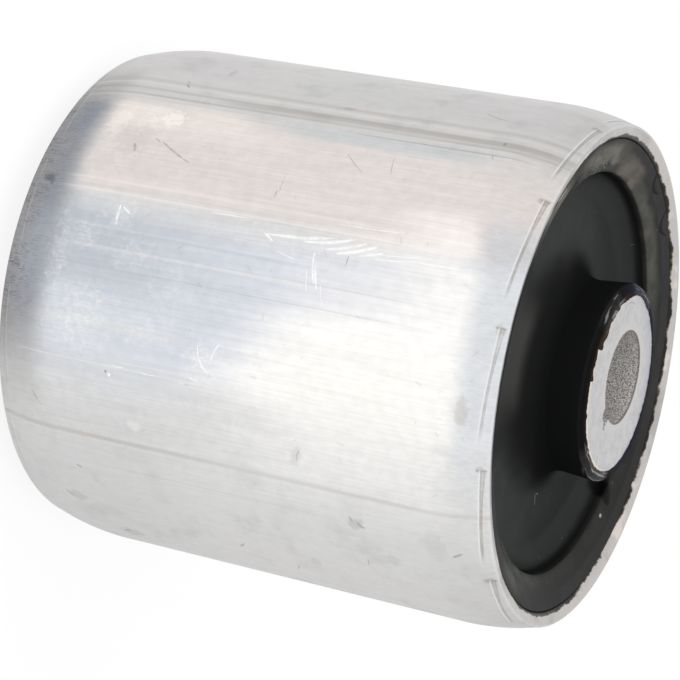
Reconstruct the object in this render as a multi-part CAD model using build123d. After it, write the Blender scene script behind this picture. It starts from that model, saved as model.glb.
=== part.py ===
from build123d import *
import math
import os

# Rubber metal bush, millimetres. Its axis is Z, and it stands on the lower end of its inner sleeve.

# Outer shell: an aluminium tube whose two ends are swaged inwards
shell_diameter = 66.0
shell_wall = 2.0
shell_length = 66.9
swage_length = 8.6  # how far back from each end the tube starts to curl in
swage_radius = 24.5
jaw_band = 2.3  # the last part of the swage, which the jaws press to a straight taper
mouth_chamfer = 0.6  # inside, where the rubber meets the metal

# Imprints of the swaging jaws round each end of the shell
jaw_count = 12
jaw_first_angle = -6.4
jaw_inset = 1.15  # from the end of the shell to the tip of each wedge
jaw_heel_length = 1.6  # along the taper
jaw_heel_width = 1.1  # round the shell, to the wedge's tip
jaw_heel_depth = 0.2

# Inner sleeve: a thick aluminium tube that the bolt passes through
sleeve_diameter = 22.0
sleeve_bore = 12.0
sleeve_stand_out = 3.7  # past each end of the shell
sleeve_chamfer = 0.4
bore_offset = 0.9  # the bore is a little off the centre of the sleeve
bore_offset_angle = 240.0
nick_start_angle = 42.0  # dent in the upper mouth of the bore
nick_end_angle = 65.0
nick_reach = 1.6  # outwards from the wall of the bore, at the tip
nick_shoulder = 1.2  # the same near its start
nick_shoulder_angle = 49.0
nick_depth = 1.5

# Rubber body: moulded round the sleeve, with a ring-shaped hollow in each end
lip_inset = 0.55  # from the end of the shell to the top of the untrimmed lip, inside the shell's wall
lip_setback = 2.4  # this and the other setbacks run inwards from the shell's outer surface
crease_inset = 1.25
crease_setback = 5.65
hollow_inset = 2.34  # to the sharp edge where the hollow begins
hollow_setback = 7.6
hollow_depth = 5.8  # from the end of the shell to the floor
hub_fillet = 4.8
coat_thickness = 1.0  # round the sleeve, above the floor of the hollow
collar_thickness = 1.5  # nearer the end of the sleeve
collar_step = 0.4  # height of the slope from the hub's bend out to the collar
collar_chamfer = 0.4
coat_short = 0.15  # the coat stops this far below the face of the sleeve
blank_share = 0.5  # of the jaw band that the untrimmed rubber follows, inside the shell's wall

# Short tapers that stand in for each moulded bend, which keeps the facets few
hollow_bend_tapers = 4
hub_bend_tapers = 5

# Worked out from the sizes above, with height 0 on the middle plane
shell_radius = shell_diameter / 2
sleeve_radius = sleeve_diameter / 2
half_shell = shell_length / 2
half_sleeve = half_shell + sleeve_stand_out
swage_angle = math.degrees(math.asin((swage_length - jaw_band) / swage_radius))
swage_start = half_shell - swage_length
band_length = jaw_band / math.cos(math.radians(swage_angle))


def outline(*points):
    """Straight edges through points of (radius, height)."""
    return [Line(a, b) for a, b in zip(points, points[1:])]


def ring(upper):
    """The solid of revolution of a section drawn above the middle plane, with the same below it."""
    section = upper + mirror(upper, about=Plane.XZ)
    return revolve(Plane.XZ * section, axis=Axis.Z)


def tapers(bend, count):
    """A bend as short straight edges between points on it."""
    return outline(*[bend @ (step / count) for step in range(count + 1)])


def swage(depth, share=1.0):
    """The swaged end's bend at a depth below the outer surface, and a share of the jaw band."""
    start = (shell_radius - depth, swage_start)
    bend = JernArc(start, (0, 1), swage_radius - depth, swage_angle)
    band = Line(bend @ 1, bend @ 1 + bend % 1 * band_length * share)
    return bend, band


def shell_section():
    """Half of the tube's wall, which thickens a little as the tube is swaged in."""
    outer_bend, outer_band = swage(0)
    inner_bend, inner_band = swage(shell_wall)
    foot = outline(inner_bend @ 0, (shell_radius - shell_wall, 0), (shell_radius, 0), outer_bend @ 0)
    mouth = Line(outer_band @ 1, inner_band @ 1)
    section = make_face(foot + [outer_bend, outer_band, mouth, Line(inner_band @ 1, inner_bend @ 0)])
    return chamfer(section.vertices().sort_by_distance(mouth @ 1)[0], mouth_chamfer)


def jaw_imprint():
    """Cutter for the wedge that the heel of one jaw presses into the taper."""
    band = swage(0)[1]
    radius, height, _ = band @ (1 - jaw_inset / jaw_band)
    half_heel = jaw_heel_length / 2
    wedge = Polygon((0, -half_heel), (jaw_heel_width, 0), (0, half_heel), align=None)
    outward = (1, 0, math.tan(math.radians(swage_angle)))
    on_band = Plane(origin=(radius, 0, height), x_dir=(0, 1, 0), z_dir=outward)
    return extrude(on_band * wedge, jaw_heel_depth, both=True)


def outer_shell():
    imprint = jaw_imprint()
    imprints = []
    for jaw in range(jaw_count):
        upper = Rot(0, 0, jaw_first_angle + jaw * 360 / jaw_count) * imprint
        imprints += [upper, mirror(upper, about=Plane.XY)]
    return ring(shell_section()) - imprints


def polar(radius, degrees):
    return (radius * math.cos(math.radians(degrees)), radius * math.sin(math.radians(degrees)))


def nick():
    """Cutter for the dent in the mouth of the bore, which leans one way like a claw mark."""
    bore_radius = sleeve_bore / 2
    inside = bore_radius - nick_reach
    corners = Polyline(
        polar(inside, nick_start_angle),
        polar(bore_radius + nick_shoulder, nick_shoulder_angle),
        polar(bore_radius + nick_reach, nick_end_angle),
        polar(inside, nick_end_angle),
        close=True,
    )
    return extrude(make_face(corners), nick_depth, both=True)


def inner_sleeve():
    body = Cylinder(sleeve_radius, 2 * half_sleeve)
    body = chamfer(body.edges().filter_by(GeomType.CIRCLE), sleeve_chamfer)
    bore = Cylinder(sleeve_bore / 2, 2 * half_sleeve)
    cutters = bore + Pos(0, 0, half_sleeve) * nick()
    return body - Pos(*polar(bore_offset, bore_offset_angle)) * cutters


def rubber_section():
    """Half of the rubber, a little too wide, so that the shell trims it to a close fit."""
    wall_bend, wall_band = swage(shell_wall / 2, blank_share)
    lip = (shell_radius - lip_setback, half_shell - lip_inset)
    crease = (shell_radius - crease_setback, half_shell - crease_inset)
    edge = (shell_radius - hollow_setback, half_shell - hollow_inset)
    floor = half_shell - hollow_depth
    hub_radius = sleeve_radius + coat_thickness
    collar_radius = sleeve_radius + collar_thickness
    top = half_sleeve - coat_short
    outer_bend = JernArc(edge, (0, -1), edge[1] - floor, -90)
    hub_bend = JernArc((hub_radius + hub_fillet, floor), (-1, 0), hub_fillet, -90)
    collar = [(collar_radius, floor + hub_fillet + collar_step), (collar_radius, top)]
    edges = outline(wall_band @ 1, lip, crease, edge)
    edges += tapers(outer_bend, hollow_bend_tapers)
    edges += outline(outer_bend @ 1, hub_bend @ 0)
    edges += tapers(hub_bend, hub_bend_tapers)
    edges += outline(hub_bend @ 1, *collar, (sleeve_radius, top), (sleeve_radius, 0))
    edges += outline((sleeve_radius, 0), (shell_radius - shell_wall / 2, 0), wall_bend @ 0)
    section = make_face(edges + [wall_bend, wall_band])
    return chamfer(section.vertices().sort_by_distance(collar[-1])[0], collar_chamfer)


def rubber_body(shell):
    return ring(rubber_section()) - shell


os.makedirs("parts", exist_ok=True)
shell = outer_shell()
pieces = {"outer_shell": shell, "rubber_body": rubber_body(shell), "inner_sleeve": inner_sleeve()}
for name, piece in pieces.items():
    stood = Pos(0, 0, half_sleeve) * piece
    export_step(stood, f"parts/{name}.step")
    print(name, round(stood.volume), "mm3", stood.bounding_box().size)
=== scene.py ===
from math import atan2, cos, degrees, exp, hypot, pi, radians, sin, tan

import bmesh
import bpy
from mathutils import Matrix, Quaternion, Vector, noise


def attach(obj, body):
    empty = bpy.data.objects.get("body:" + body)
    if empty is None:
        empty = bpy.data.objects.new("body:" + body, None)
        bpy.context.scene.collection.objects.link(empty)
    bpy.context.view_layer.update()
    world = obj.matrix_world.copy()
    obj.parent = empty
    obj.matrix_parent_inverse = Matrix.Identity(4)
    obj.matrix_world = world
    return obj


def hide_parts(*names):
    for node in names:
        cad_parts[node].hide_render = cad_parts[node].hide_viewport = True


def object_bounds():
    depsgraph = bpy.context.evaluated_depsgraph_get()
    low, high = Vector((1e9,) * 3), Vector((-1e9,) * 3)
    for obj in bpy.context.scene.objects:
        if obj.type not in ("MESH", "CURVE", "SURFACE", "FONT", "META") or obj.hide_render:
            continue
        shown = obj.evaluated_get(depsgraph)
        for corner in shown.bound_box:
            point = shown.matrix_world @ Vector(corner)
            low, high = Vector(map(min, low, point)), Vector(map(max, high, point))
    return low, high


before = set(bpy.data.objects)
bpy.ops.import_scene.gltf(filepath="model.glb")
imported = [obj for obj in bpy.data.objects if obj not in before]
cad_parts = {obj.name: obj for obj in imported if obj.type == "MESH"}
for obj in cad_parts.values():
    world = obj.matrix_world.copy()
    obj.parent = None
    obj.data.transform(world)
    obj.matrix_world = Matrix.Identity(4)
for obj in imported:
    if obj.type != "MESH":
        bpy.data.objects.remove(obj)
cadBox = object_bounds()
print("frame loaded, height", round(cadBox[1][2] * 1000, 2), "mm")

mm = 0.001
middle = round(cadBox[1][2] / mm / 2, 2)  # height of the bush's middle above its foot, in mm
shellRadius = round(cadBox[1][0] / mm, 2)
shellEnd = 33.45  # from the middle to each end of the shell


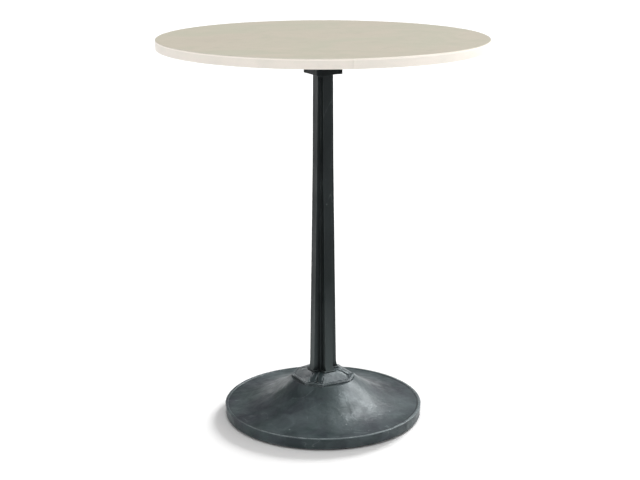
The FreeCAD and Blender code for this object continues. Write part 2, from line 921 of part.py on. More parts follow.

------------------------------------------------

- _What the task asks_:
From the entries above, give again exactly the lines running from the line with "for name, piece" to the line with "shown = obj.evaluated_get(depsgraph)"; include both of those lines.

- _Result below_:
for name, piece in pieces.items():
    stood = Pos(0, 0, half_sleeve) * piece
    export_step(stood, f"parts/{name}.step")
    print(name, round(stood.volume), "mm3", stood.bounding_box().size)
=== scene.py ===
from math import atan2, cos, degrees, exp, hypot, pi, radians, sin, tan

import bmesh
import bpy
from mathutils import Matrix, Quaternion, Vector, noise


def attach(obj, body):
    empty = bpy.data.objects.get("body:" + body)
    if empty is None:
        empty = bpy.data.objects.new("body:" + body, None)
        bpy.context.scene.collection.objects.link(empty)
    bpy.context.view_layer.update()
    world = obj.matrix_world.copy()
    obj.parent = empty
    obj.matrix_parent_inverse = Matrix.Identity(4)
    obj.matrix_world = world
    return obj


def hide_parts(*names):
    for node in names:
        cad_parts[node].hide_render = cad_parts[node].hide_viewport = True


def object_bounds():
    depsgraph = bpy.context.evaluated_depsgraph_get()
    low, high = Vector((1e9,) * 3), Vector((-1e9,) * 3)
    for obj in bpy.context.scene.objects:
        if obj.type not in ("MESH", "CURVE", "SURFACE", "FONT", "META") or obj.hide_render:
            continue
        shown = obj.evaluated_get(depsgraph)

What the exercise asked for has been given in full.